Puppentheater für Erwachsene, das kann verdammt schief gehen, manche Plattheiten haben sich in das Genre eingenistet, das nicht umsonst ein Karnevals-Nischendasein fristet. Hier geht nichts schief. Ideenreichtum, Spielwitz und Mut zeichnet Mariks Programm aus. Mit einfachen Mitteln zaubert er ein kleines Universum auf die Bühne, das einen ganz eigenen und durchaus eigentümlichen Charakter hat, plus jeder Menge Esprit.

Am Schluss bleibt Maulwurfn an der Winkekatze hängen. Tagelang, wochenlang.

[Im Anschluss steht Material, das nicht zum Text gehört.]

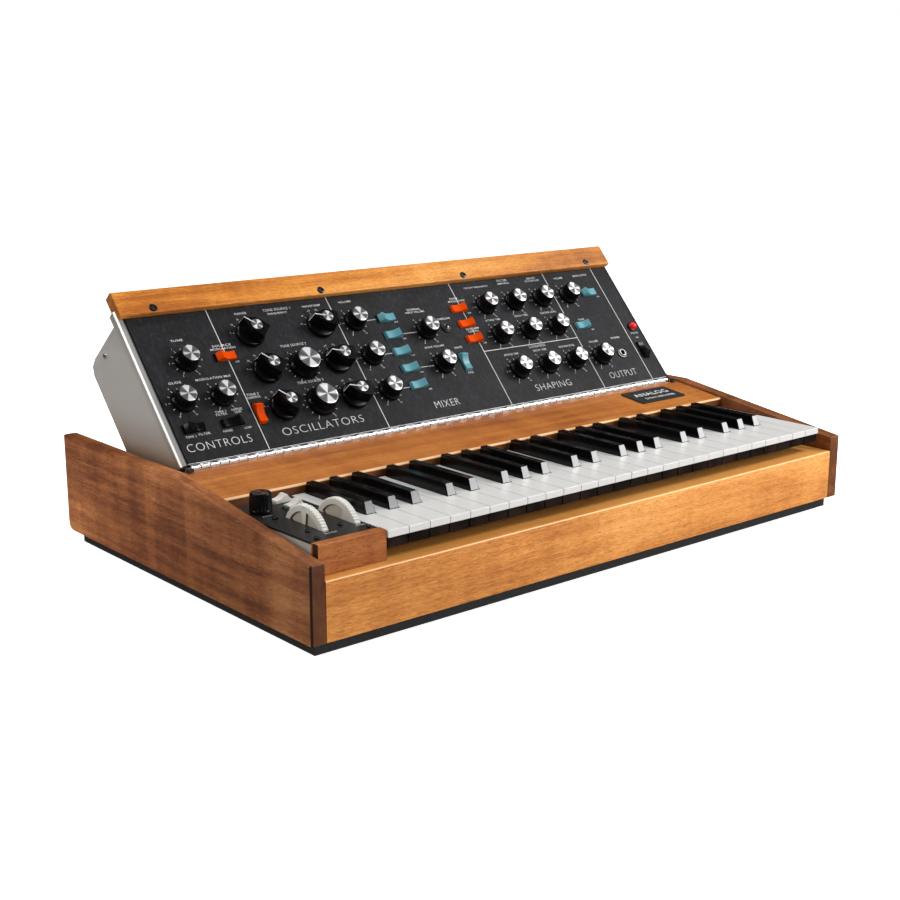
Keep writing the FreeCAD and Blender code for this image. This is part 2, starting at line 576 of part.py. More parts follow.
def wheel_bracket():
    """Channel under the plate, open at front and rear."""
    channel = block(PLATE_LEFT + 0.5, PLATE_RIGHT - 0.5, PLATE_FRONT + 2, PLATE_REAR - 2,
                    40.0, PLATE_BOTTOM - 0.05)
    channel = channel.cut(block(PLATE_LEFT + 1.7, PLATE_RIGHT - 1.7, PLATE_FRONT - 1,
                                PLATE_REAR + 1, 41.2, PLATE_BOTTOM + 1))
    return channel.cut(axle_bore(PLATE_LEFT - 1, 80))


def hand_rocker_frame(y):
    half_y, inner_y = HAND_WIDTH / 2 + 2.4, HAND_WIDTH / 2 + 0.5
    frame = block(HAND_X - 12.6, HAND_X + 12.6, y - half_y, y + half_y, 78.5, PLATE_BOTTOM - 0.1)
    frame = frame.cut(block(HAND_X - 11.4, HAND_X + 11.4, y - inner_y, y + inner_y,
                            80.0, PLATE_BOTTOM + 1))
    return frame.cut(rod(PIN_BORE, 2 * half_y + 2, V(HAND_X, y - half_y - 1, HAND_PIVOT_Z),
                         Y_AXIS))


def hand_plate():
    bearings = [block(x, x + 1.6, WHEEL_Y - 9, WHEEL_Y + 9, 41.25, WHEEL_Z + 8).cut(
        axle_bore(x - 2, 10)) for x in (56.0, 70.2)]
    lfo_body = rod(8.0, 10.0, V(LFO_X, LFO_Y, PLATE_BOTTOM - 10.1)).cut(
        rod(SHAFT_BORE, 9, V(LFO_X, LFO_Y, PLATE_BOTTOM - 8.5)))
    screw_head = [(0, 0.05), (2.6, 0.05), (2.3, 1.1), (1.2, 1.7), (0, 1.8)]
    screws = [revolve(screw_head, V(x, y, PLATE_TOP)) for x, y in PLATE_SCREWS]
    return ([top_plate(), wheel_bracket()] + bearings + [hand_rocker_frame(y) for y in HAND_YS]
            + [lfo_body] + screws)


def wheel_point(radius, angle):
    """(y, z) on the wheel, angle in radians from the top towards the rear."""
    return WHEEL_Y + radius * math.sin(angle), WHEEL_Z + radius * math.cos(angle)


def wheel(name):
    left, right, slots, axle_left, axle_right = WHEELS[name]
    disc = prism_x([wheel_point(WHEEL_RADIUS - (0.55 if i % 2 else 0.0),
                                2 * math.pi * i / RIB_POINTS) for i in range(RIB_POINTS)],
                   left, right)
    for start, end in slots:
        angles = [math.radians(start + (end - start) * i / 6.0) for i in range(7)]
        outline = [wheel_point(26.0, angle) for angle in angles]
        outline += [wheel_point(20.5, angle) for angle in reversed(angles)]
        disc = disc.cut(prism_x(outline, left - 1, right + 1))
    if name == "pitch_wheel":       # notch across the top of the rim
        notch_z = WHEEL_Z + WHEEL_RADIUS + 1.6
        disc = disc.cut(rod(3.4, 20, V(left - 5, WHEEL_Y, notch_z), X_AXIS))
    axle = rod(SHAFT_RADIUS, axle_right - axle_left, V(axle_left, WHEEL_Y, WHEEL_Z), X_AXIS)
    return disc.fuse(axle).removeSplitter()


def lfo_rate_knob():
    radius, bottom, top = LFO_RADIUS, LFO_BOTTOM, LFO_TOP
    knob = revolve([(0, bottom), (radius + 0.2, bottom), (radius + 0.2, bottom + 2.0),
                    (radius, bottom + 2.5), (radius - 0.4, top - 1.0), (radius - 1.2, top),
                    (0, top)], V(LFO_X, LFO_Y, 0))
    shaft_end = PLATE_BOTTOM - 7.5
    knob = knob.fuse(rod(SHAFT_RADIUS, bottom - shaft_end + 1, V(LFO_X, LFO_Y, shaft_end)))
    mark = block(LFO_X - 0.6, LFO_X + 0.6, LFO_Y + radius - 1.0, LFO_Y + radius + 0.5,
                 bottom + 2, top - 2)
    return knob.fuse(mark).removeSplitter()


# ---------------------------------------------------------------- keyboard
KEYS_LEFT, KEY_PITCH, NATURAL_COUNT = 88.8, 23.5, 26
KEYS_RIGHT = KEYS_LEFT + KEY_PITCH * NATURAL_COUNT
NATURAL_WIDTH = 22.7
KEY_FRONT, KEY_TOP = 10.3, 93.5
LIP_BOTTOM, BLOCK_BOTTOM = 87.0, 77.6   # front lip, and the block behind it
KEY_REAR, LEVER_REAR = 156.8, 205.0     # end of the playing surface and of the lever
ROD_Y, ROD_Z, ROD_RADIUS = 198.0, 79.0, 2.5     # pivot rod
SHARP_FRONT, SHARP_REAR, SHARP_TOP, SHARP_WIDTH = 61.5, 155.0, 104.3, 11.2
NOTCH_FRONT = SHARP_FRONT - 1.2         # where the naturals narrow beside a sharp
# Naturals run F G A B C D E; a sharp follows F, G, A, C and D.
# Place of that natural in the run: offset of the sharp from the boundary after it
SHARP_OFFSETS = {0: -3.0, 1: 0.0, 2: 3.0, 4: -2.0, 5: 3.0}
# Boundary number: x centre of its sharp
SHARPS = {i: KEYS_LEFT + KEY_PITCH * i + SHARP_OFFSETS[(i - 1) % 7]
          for i in range(1, NATURAL_COUNT) if (i - 1) % 7 in SHARP_OFFSETS}


def rod_bore(x):
    return rod(ROD_RADIUS + 0.05, 40, V(x, ROD_Y, ROD_Z), X_AXIS)


def natural_key(i):
    left = KEYS_LEFT + KEY_PITCH * i + (KEY_PITCH - NATURAL_WIDTH) / 2.0
    right = left + NATURAL_WIDTH
    clear = SHARP_WIDTH / 2 + 0.95
    neck_left = max(left, SHARPS[i] + clear) if i in SHARPS else left
    neck_right = min(right, SHARPS[i + 1] - clear) if i + 1 in SHARPS else right
    plan = [(left, KEY_FRONT), (right, KEY_FRONT), (right, NOTCH_FRONT)]
    if neck_right < right:
        plan.append((neck_right, NOTCH_FRONT))
    plan += [(neck_right, KEY_REAR), (neck_left, KEY_REAR)]
    if neck_left > left:
        plan.append((neck_left, NOTCH_FRONT))
    plan.append((left, NOTCH_FRONT))
    key = prism_z(plan, LIP_BOTTOM, KEY_TOP)
    key = fillet(key, 1.0, lambda b: b.ZMin > KEY_TOP - TOL
                 and b.XLength > NATURAL_WIDTH - 0.1 and b.YMax < KEY_FRONT + 0.1)
    key = key.fuse(block(left + 0.35, right - 0.35, KEY_FRONT + 1.6, NOTCH_FRONT - 1.0,
                         BLOCK_BOTTOM, LIP_BOTTOM + 0.5))
    lever = block(neck_left + 0.6, neck_right - 0.6, LEDGE_REAR + 6.0, LEVER_REAR,
                  72.0, LIP_BOTTOM)
    return key.fuse(lever).removeSplitter().cut(rod_bore(left - 5))


def sharp_key(centre):
    def outline(half, front, z):
        return polygon([V(centre - half, front, z), V(centre + half, front, z),
                        V(centre + half, SHARP_REAR, z), V(centre - half, SHARP_REAR, z)])

    half = SHARP_WIDTH / 2.0
    key = Part.makeLoft([outline(half, SHARP_FRONT, KEY_TOP + 0.2),
                         outline(half - 1.1, SHARP_FRONT + 4.6, SHARP_TOP)], True, True)
    key = fillet(key, 0.9, lambda b: (b.ZMin > SHARP_TOP - TOL and b.YMin < 100)
                 or (b.ZLength > 8 and b.YMax < SHARP_FRONT + 6))
    # lever, then the web that joins it to the cap
    for rear, z0, z1 in ((LEVER_REAR, 74.0, 86.5), (SHARP_REAR, 86.0, KEY_TOP + 0.4)):
        key = key.fuse(block(centre - 4.8, centre + 4.8, SHARP_FRONT + 4.0, rear, z0, z1))
    return key.removeSplitter().cut(rod_bore(centre - 20))


def key_frame():
    left, right = KEYS_LEFT - 1.6, KEYS_RIGHT + 4.0
    rod_left, rod_right = KEYS_LEFT - 1.5, KEYS_RIGHT + 3.3
    frame = block(left, right, 26.0, 208.0, 50.0, 51.5)
    for y in (26.0, 185.0):         # downward flanges
        frame = frame.fuse(block(left, right, y, y + 1.5, 30.0, 50.5))
    frame = cut_all(frame, [rod(9, 5, V(KEYS_LEFT + 60 + 61 * j, 120, 48)) for j in range(9)])
    solids = [frame.removeSplitter()]
    for x0, x1 in ((rod_left, KEYS_LEFT - 0.2), (KEYS_RIGHT + 1.7, rod_right)):
        bore = rod(ROD_RADIUS, 6, V(x0 - 2, ROD_Y, ROD_Z), X_AXIS)
        solids.append(block(x0, x1, 184.0, 206.0, 51.6, 86.0).cut(bore))
    solids.append(rod(ROD_RADIUS, rod_right - rod_left, V(rod_left, ROD_Y, ROD_Z), X_AXIS))
    # felt down-stop, then contact board
    for y0, y1, top in ((47.0, 57.0, 57.0), (120.0, 170.0, 53.2)):
        solids.append(block(KEYS_LEFT + 1, KEYS_RIGHT - 1, y0, y1, 51.6, top))
    for x in (KEYS_LEFT + 30, KEYS_LEFT + 305, KEYS_RIGHT - 30):    # posts
        for y in (60, 160):
            solids.append(block(x - 8, x + 8, y, y + 16, 1.6, 49.9))
    return solids


# ---------------------------------------------------------------- parts
os.makedirs("parts", exist_ok=True)
write("left_cheek", cheek(0.0))
write("right_cheek", cheek(WIDTH - CHEEK_THICKNESS))
for build in (front_rail, rear_rail, fascia_board, corner_block, base_pan, hinge_panel_leaf,
              base_hardware, panel_face, panel_housing, panel_trim_wood, panel_hardware,
              prop_stand, hand_rockers, hand_plate, lfo_rate_knob, key_frame):
    write(build.__name__, build())
for name, x, v, size in KNOBS:
    write(name, panel(seat(round_knob(**size), x, v)))
for name, x, v, nose in SELECTORS:
    write(name, panel(seat(selector_knob(), x, v, nose)))
for name, places, turn, tilt in ROCKERS:
    write(name, [panel_rocker(x, v, turn, tilt) for x, v in places])
for name in WHEELS:
    write(name, wheel(name))
write("natural_keys", [natural_key(i) for i in range(NATURAL_COUNT)])
write("sharp_keys", [sharp_key(centre) for centre in SHARPS.values()])
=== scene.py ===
"""Tabletop analogue synthesizer: wooden cabinet, keyboard and a tilted control panel.

The keyboard faces -Y, x runs left to right and +Z is up. Knobs, rockers, wheels, lamps,
screws and lettering are modelled here, and every piece gets its material. Shape tables are
in millimetres; Blender and the material limits use metres.
"""
import json
import math

import bmesh
import bpy
from mathutils import Matrix, Vector

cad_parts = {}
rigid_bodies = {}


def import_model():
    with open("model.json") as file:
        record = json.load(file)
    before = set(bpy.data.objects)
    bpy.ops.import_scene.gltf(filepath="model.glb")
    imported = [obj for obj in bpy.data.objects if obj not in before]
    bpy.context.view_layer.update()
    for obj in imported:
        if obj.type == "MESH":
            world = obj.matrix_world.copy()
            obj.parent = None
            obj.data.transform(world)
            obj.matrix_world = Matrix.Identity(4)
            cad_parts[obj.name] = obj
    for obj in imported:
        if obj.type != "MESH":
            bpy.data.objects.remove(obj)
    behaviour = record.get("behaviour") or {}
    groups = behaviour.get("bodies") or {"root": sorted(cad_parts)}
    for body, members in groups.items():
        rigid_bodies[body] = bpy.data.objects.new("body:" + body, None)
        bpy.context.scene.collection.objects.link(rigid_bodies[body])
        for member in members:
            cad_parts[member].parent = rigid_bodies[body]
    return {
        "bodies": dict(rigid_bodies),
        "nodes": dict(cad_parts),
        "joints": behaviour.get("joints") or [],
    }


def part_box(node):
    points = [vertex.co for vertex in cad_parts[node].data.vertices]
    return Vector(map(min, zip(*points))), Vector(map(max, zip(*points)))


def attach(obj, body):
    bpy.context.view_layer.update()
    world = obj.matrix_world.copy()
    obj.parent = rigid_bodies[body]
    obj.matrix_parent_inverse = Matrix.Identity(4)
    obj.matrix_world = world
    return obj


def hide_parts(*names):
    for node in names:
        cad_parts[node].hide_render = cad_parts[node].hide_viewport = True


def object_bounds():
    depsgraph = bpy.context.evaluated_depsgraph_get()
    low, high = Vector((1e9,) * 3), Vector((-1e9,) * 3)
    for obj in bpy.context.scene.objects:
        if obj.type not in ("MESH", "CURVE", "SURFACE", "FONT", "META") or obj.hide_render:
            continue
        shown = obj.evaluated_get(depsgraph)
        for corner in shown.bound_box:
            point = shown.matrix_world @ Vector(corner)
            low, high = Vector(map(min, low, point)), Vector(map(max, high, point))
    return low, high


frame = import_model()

# ------------------------------------------------------------ reference frames
CAD_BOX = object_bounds()
LOW, HIGH = CAD_BOX
DEPTH = HIGH.y - LOW.y
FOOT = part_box("base_pan")[0].z      # underside of the base pan
JOINTS = {joint["name"]: joint for joint in frame["joints"]}
JOINT_OF = {joint["child"]: joint for joint in frame["joints"]}


def metres(*lengths):
    """Millimetres to metres."""
    return tuple(length / 1000.0 for length in lengths)


def joint_point(body):
    return Vector(JOINT_OF[body]["pos_m"])


def cabinet_point(x, y, z):
    """Millimetres from the left cheek, the cheek fronts and the underside of the pan."""
    return Vector((LOW.x + x / 1000.0, LOW.y + y / 1000.0, FOOT + z / 1000.0))


# Panel frame: x across, v up the face, d out of it. A knob's axis gives the tilt.
knob_axis = Vector(JOINT_OF["tune_knob"]["axis"]).normalized()
up_face = Vector((0.0, knob_axis.z, -knob_axis.y))
PANEL_TILT = math.atan2(-knob_axis.y, knob_axis.z)
HINGE_PIN = Vector(JOINTS["panel_tilt"]["pos_m"])
panel_corner = HINGE_PIN + up_face * 0.0032 + knob_axis * 0.0010
PANEL = (Matrix.Translation((LOW.x, panel_corner.y, panel_corner.z))
         @ Matrix.Rotation(PANEL_TILT, 4, "X"))
TO_PANEL = PANEL.inverted()
PANEL_NORMAL = PANEL.to_3x3() @ Vector((0, 0, 1))
PANEL_LEVEL = PANEL_NORMAL.dot(PANEL.translation)

PLATE_TOP = 94.0                    # top of the hand plate, mm above the pan's underside
PLATE = Matrix.Translation(cabinet_point(0, 0, PLATE_TOP))


def on_panel(x, v, d=0.0):
    return PANEL @ Matrix.Translation(metres(x, v, d))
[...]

Er kann sich nicht von ihrer winkenden Hand lösen, bis er in Ohnmacht fällt und daliegt, ein schwerer Abschied.

2 Gedanken zu „RENE MARIK, 22.05.2011, Hegel-Saal, Stuttgart

  • 25. Mai 2011 um 09:01 Uhr
    Permalink

    Wunderbar geschrieben. In dieser Richtung Kabarett/Comedy unerreicht. Ganz großes Kino.Durfte ihn ja noch vor kleinem Publikum in der Rosenau sehen. Noch besser wie ich finde weil kleiner und intimer. Hage !!!

  • 28. Mai 2011 um 21:39 Uhr
    Permalink

    Ich hab Marik zuerst bei „Neues aus der Anstalt“ im ZDF gesehen, und mich schlapp gelacht. Vorher war er mir nicht bekannt. Wann hast du ihn in der Rosenau gesehen?